SpaceX’s per-seat pricing is supposed to be $55 million (page 6–Boeing’s per-seat prices come to $90 million for its Starliner capsule). SpaceX’s Crew Dragon could launch three astronauts for the price of a seat on the space shuttle–and nearly two for the price of a seat on the Russian Soyuz and the Boeing Starliner. Saving taxpayer money while working towards a possible future isn’t too bad a deal. There are examples of worse value trade-offs out there.
Changing Contracting Practices/Exuding Confidence
Also praiseworthy are the contracts NASA used to select and encourage companies like SpaceX, Orbital Sciences (at the time), and Boeing. The ISS resupply and crew programs have resulted in several systems for NASA’s use after significantly fewer development costs than for the space shuttle or the Space Launch System’s Orion capsule. The fact that two privately-developed systems–Falcon 9 and Antares–were started five years after NASA’s Constellation program had begun; and that two privately-developed capsules–Crew Dragon and Starline–are completed (or nearly completed) before SLS/Orion launches have been conducted, should have people scratching their heads in puzzlement.
It’s not as if SLS/Orion is developing new technologies, or new uses of technology–such as reusability.
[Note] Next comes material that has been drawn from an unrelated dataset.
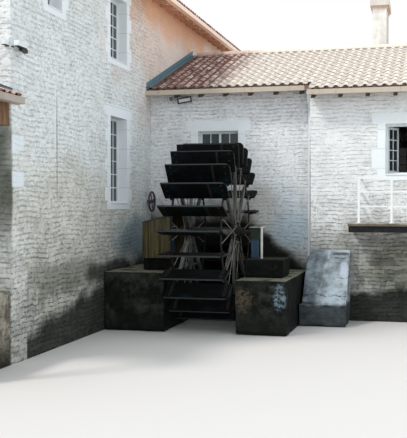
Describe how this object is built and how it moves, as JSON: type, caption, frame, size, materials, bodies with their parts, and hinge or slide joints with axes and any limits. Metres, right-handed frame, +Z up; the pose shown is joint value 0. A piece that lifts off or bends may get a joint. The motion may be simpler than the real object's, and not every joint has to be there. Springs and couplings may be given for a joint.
{
  "type": "watermill",
  "caption": "Stone watermill with a tall tiled house, a low wing at right angles and an open paddle wheel turning between two masonry piers.",
  "frame": {"origin": "on the water line, in the middle of the river wall of the tall house and level with the front face of the wing", "axes": "+X to the right along the wing and the wheel's axle, +Y away from the river front along the tall house, +Z up"},
  "size_m": [16.255, 17.1, 9.018],
  "materials": {
    "limewashed_stone": "limewashed rubble masonry",
    "dressed_stone": "dressed limestone, smooth",
    "dark_masonry": "wet stained masonry",
    "rendered_stone": "rough lime render",
    "floor_boards": "plain boards",
    "clay_tiles": "fired clay, matt",
    "gutter_paint": "painted, satin",
    "zinc": "weathered zinc",
    "white_paint": "painted, satin",
    "window_wood": "painted white",
    "glass": "clear",
    "timber": "weathered",
    "cover_boards": "weathered boards",
    "door_wood": "stained",
    "concrete": "cast, weathered",
    "dark_steel": "rusted and painted",
    "green_iron": "painted",
    "lamp_metal": "painted",
    "wheel_wood": "tarred, wet",
    "wheel_iron": "rusted, wet"
  },
  "bodies": {
    "mill": {"house_river_wall": "limewashed_stone", "house_front_wall": "limewashed_stone", "house_rear_wall": "limewashed_stone", "house_left_wall": "limewashed_stone", "floors": "floor_boards", "house_roof": "clay_tiles", "house_surrounds": "dressed_stone", "house_gutters": "gutter_paint", "front_door": "door_wood", "wing_wall_left": "limewashed_stone", "wing_wall_right": "limewashed_stone", "wing_rear_wall": "limewashed_stone", "wing_gable_wall": "limewashed_stone", "wing_roof_front": "clay_tiles", "wing_roof_rear": "clay_tiles", "wing_surrounds": "dressed_stone", "wing_gutters": "gutter_paint", "flashings": "zinc", "ridge_tiles": "clay_tiles", "rafter_tails": "timber", "window_frames": "window_wood", "window_glass": "glass", "open_casement": "window_wood", "downpipe": "white_paint", "chimney": "rendered_stone", "deck_slab": "concrete", "deck_beams": "dark_steel", "deck_railing": "white_paint", "buttress": "rendered_stone", "wheel_piers": "dark_masonry", "bearing_blocks": "dark_masonry", "bearing_stands": "green_iron", "wheel_cover": "cover_boards", "wall_lamps": "lamp_metal", "wall_wheel": "dark_steel", "porch_base": "dark_masonry", "porch_frame": "timber", "porch_roof": "clay_tiles"},
    "wheel": {"wheel_axle": "wheel_iron", "wheel_hubs": "wheel_iron", "wheel_arms": "wheel_wood", "wheel_rims": "wheel_iron", "wheel_rods": "wheel_iron", "wheel_paddles": "wheel_wood", "wheel_brackets": "wheel_iron"}
  },
  "joints": [
    {"name": "wheel_spin", "type": "hinge", "parent": "mill", "child": "wheel", "pos_m": [2.283, -2, 1.98], "axis": [1, 0, 0], "continuous": true}
  ]
}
The fact that NASA feels confident enough in SpaceX to have the company accomplish Crew-1 before the end of the year is a good sign. This will give SpaceX two human spaceflight missions under its belt…more, if the company can drum up commercial customers willing to pay tens of millions for a spaceflight experience. If Russia can find tourists for its Soyuz, then maybe SpaceX can find folks to pay for a flight on its Crew Dragon after all.
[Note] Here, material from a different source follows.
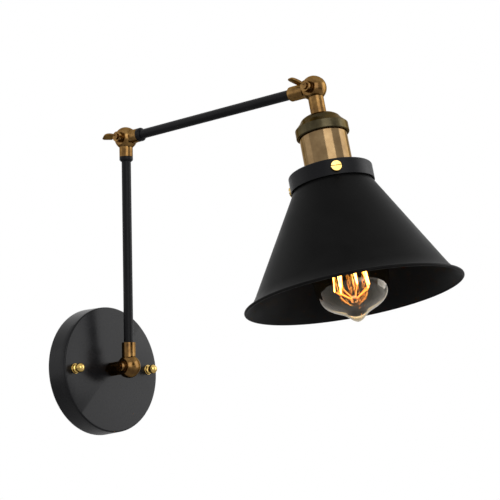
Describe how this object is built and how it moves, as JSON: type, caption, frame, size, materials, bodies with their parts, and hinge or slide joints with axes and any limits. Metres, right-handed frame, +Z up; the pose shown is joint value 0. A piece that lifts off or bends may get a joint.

Russia is the only other competitor to SpaceX for any type of commercial human orbital spaceflight in the world. Once Boeing stops embarrassing itself and launches an uneventful Starliner mission, then that might change. Both the U.S. and Russia have launched over 150 missions with people on board during the previous decades. The only other nation to launch humans to space with its own rockets is China (6 missions since 2003). None of China’s missions were for space tourism purposes.
Watching the successful splashdown of the SpaceX capsule, I couldn’t help but think it was the most un-SpaceX-like part of the mission. It seemed like a throwback, including the capsule floating down under parachutes, the astronauts waiting for possible gasses to evaporate before they could exit the capsule, etc. SpaceX has changed things like the astronauts’ suits, the gantry for the astronauts to walk to the Crew Dragon, the controls for the Crew Dragon, and more. It could be that the splashdown with humans aboard is the aspect of the mission SpaceX is least familiar with, taking heavy cues from NASA (as well as following NASA-required procedures). We may start seeing changes to splashdown procedures–especially those created for space tourists.
Of course, SpaceX has an answer for that–Starship. If the company is able to field Starship as part of a very capable, but ridiculously inexpensive launch system for humans (much cheaper than the millions NASA is paying today), then humans will likely exit Starship in a very different way. But for now, the company is fulfilling its contract with NASA.
Still, yesterday was a good day.
By the way, am I the only one associating the astronauts’ first names–Bob and Doug–with the McKenzie brothers from “The Great White North” and “Strange Brew?” Does riding down in a capsule feel similar to being a mouse in a beer bottle? Probably not, eh?